Given task
The lines to print start at the one containing "Reconstruct the object" and end at the one containing "import Module from 'manifold-3d';"; print them exactly, ends included, and only them.

Provided information
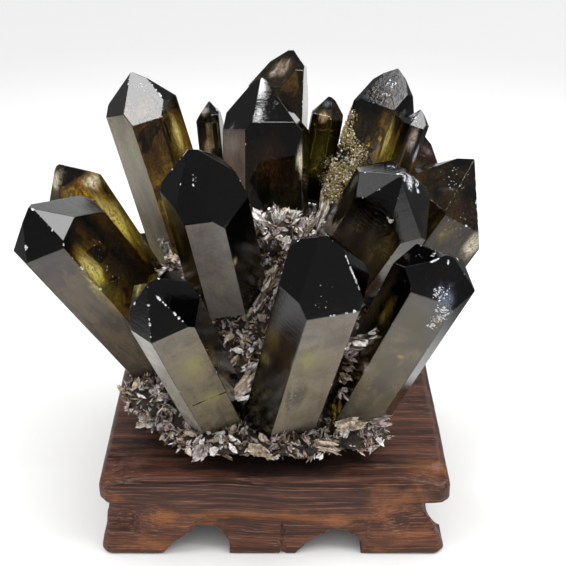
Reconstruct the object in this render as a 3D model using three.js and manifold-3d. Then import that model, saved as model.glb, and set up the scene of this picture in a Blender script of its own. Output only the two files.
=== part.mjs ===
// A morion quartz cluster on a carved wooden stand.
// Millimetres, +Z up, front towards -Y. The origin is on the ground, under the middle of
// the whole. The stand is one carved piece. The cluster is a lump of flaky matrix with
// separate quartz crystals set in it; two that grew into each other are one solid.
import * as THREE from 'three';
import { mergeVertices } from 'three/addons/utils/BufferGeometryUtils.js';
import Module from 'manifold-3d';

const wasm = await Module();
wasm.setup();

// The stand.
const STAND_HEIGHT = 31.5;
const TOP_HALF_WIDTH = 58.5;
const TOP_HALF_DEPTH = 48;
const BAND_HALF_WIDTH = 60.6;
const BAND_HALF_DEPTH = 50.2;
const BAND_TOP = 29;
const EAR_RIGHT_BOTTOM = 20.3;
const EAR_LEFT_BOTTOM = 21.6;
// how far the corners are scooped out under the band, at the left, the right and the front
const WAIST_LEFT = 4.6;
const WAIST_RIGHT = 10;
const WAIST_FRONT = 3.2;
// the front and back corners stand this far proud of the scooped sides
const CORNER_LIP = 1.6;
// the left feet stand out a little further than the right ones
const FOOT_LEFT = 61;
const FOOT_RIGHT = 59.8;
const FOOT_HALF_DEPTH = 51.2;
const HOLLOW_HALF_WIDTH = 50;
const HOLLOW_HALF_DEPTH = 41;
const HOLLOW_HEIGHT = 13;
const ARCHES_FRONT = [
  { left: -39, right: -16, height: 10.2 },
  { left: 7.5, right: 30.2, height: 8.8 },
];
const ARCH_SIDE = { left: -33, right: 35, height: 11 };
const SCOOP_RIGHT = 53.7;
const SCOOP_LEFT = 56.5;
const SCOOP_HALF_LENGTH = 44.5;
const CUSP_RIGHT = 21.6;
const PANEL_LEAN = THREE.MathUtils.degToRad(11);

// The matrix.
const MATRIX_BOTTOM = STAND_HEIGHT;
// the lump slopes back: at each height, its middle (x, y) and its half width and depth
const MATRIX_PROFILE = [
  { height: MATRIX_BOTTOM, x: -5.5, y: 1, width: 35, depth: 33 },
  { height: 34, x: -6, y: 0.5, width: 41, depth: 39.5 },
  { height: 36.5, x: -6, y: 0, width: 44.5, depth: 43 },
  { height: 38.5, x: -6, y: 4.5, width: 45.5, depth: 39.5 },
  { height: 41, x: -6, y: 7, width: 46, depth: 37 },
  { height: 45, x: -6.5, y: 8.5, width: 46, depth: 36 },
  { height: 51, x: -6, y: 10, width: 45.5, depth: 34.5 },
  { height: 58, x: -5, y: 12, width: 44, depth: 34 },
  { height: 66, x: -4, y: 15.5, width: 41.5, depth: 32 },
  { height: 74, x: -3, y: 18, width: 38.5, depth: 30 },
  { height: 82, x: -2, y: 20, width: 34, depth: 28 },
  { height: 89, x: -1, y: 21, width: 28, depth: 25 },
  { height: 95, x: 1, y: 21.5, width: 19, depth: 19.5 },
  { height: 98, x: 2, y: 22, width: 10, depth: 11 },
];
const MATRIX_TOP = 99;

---

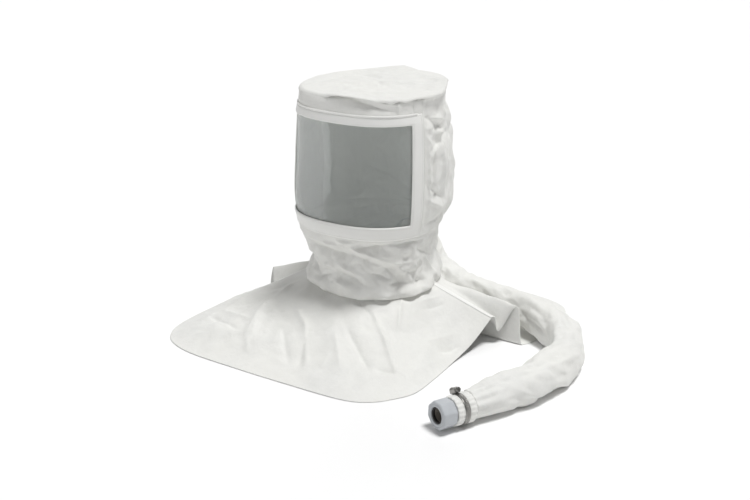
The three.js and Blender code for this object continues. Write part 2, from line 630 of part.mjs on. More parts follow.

Exercise response
Reconstruct the object in this render as a 3D model using three.js and manifold-3d. Then import that model, saved as model.glb, and set up the scene of this picture in a Blender script of its own. Output only the two files.
=== part.mjs ===
// A morion quartz cluster on a carved wooden stand.
// Millimetres, +Z up, front towards -Y. The origin is on the ground, under the middle of
// the whole. The stand is one carved piece. The cluster is a lump of flaky matrix with
// separate quartz crystals set in it; two that grew into each other are one solid.
import * as THREE from 'three';
import { mergeVertices } from 'three/addons/utils/BufferGeometryUtils.js';
import Module from 'manifold-3d';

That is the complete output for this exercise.